TASK OBJECTIVE: Repeat the material exactly, leaving nothing out.

>> start

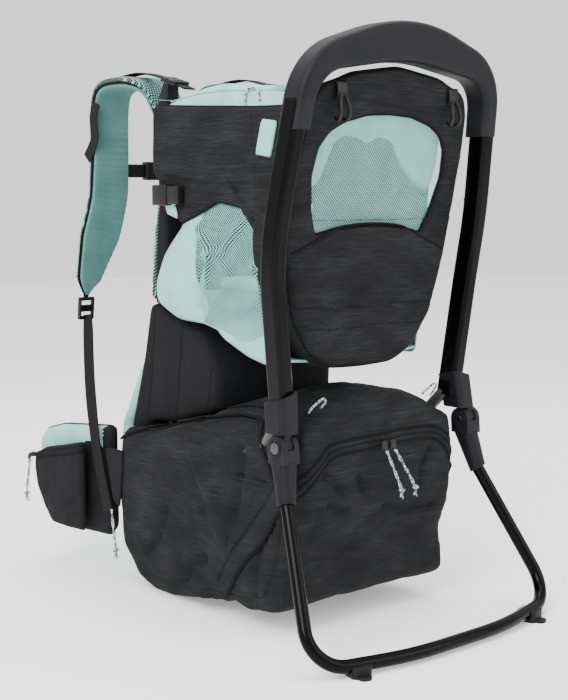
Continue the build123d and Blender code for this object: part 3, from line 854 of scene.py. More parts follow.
def seat_back_place(x, z, lift):
    """Rear face of the seat back: lifted towards the rear."""
    return np.stack([x, np.interp(z, face_line[:, 0], face_line[:, 1]) + 7.0 - lift, z], axis=-1)


def seam_wave(x):
    """How far the level seams stray up and down."""
    return 1.5 * np.sin(x / 23.0)


def seat_back_relief(flat):
    x, z = flat[..., 0], flat[..., 1]
    seam_height = np.interp(x, [p[0] for p in POUCH_SEAM], [p[1] for p in POUCH_SEAM])
    relief = 2.4 * ease(seam_height - z, -1.0, 2.5) - 1.6 * np.exp(-((z - seam_height - 1.5) / 2.2) ** 2)
    for height, depth in LEVEL_SEAMS:
        wavy = z - height - seam_wave(x)
        relief -= depth * np.exp(-(wavy / 2.6) ** 2)
    spots = raised(flat * (1.0, 1.8))
    return relief + 2.2 * creased(spots, 62.0) + 0.8 * creased(spots, 21.0, 7.0)


seat_outline = rounded(both_halves(SEAT_BACK_OUTLINE), 300, 8, closed=True)
window_outline = rounded(both_halves(WINDOW_OUTLINE), 300, 6, closed=True)
seat_back = Panel(seat_outline, WINDOW_CENTRE, seat_back_place, 12.0, edge=5.0, crown=2.0, crown_width=45.0,
                  hole=window_outline, relief=seat_back_relief, step=3.2)
make("seat_back_cover", seat_back.mesh(), "frame", "charcoal_heather", replaces=["seat_back_panel"])

pouch_line = flowing(POUCH_SEAM, 90)
pouch_line = pouch_line[inside(pouch_line, drawn_in(seat_outline, WINDOW_CENTRE, 0.03))]
trim = tubes((seat_back.rim(), 2.3, True), (seat_back.hole_rim(1.0), 2.0, True),
             (seat_back.front(pouch_line + (0, 1.0), -0.3), 1.5))
for height, _ in LEVEL_SEAMS:
    level_x = np.linspace(-118, 118, 60)
    seam = np.stack([level_x, height + 1.5 + seam_wave(level_x)], axis=1)
    seam = seam[inside(seam, drawn_in(seat_outline, WINDOW_CENTRE, 0.04))]
    trim.add(*tube(seat_back.front(seam, -0.2), 0.8))
make("seat_back_piping", trim, "frame", "dark_fabric", PIPING)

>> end

CORRECT RESPONSE:
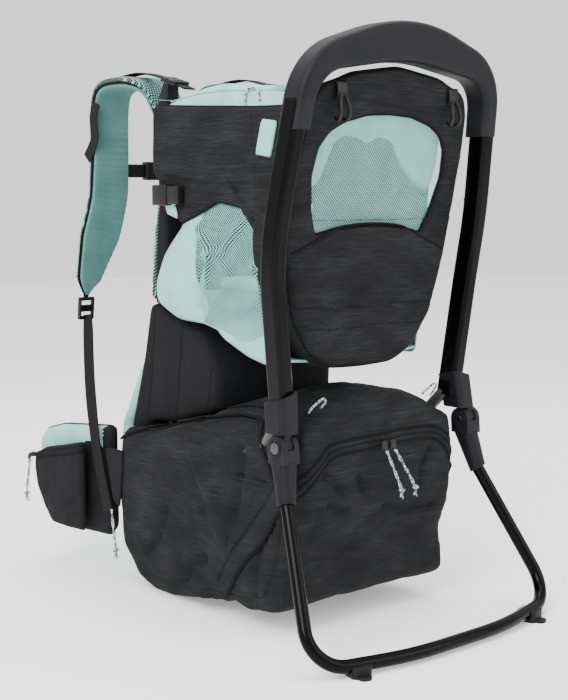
Continue the build123d and Blender code for this object: part 3, from line 854 of scene.py. More parts follow.
def seat_back_place(x, z, lift):
    """Rear face of the seat back: lifted towards the rear."""
    return np.stack([x, np.interp(z, face_line[:, 0], face_line[:, 1]) + 7.0 - lift, z], axis=-1)


def seam_wave(x):
    """How far the level seams stray up and down."""
    return 1.5 * np.sin(x / 23.0)


def seat_back_relief(flat):
    x, z = flat[..., 0], flat[..., 1]
    seam_height = np.interp(x, [p[0] for p in POUCH_SEAM], [p[1] for p in POUCH_SEAM])
    relief = 2.4 * ease(seam_height - z, -1.0, 2.5) - 1.6 * np.exp(-((z - seam_height - 1.5) / 2.2) ** 2)
    for height, depth in LEVEL_SEAMS:
        wavy = z - height - seam_wave(x)
        relief -= depth * np.exp(-(wavy / 2.6) ** 2)
    spots = raised(flat * (1.0, 1.8))
    return relief + 2.2 * creased(spots, 62.0) + 0.8 * creased(spots, 21.0, 7.0)


seat_outline = rounded(both_halves(SEAT_BACK_OUTLINE), 300, 8, closed=True)
window_outline = rounded(both_halves(WINDOW_OUTLINE), 300, 6, closed=True)
seat_back = Panel(seat_outline, WINDOW_CENTRE, seat_back_place, 12.0, edge=5.0, crown=2.0, crown_width=45.0,
                  hole=window_outline, relief=seat_back_relief, step=3.2)
make("seat_back_cover", seat_back.mesh(), "frame", "charcoal_heather", replaces=["seat_back_panel"])

pouch_line = flowing(POUCH_SEAM, 90)
pouch_line = pouch_line[inside(pouch_line, drawn_in(seat_outline, WINDOW_CENTRE, 0.03))]
trim = tubes((seat_back.rim(), 2.3, True), (seat_back.hole_rim(1.0), 2.0, True),
             (seat_back.front(pouch_line + (0, 1.0), -0.3), 1.5))
for height, _ in LEVEL_SEAMS:
    level_x = np.linspace(-118, 118, 60)
    seam = np.stack([level_x, height + 1.5 + seam_wave(level_x)], axis=1)
    seam = seam[inside(seam, drawn_in(seat_outline, WINDOW_CENTRE, 0.04))]
    trim.add(*tube(seat_back.front(seam, -0.2), 0.8))
make("seat_back_piping", trim, "frame", "dark_fabric", PIPING)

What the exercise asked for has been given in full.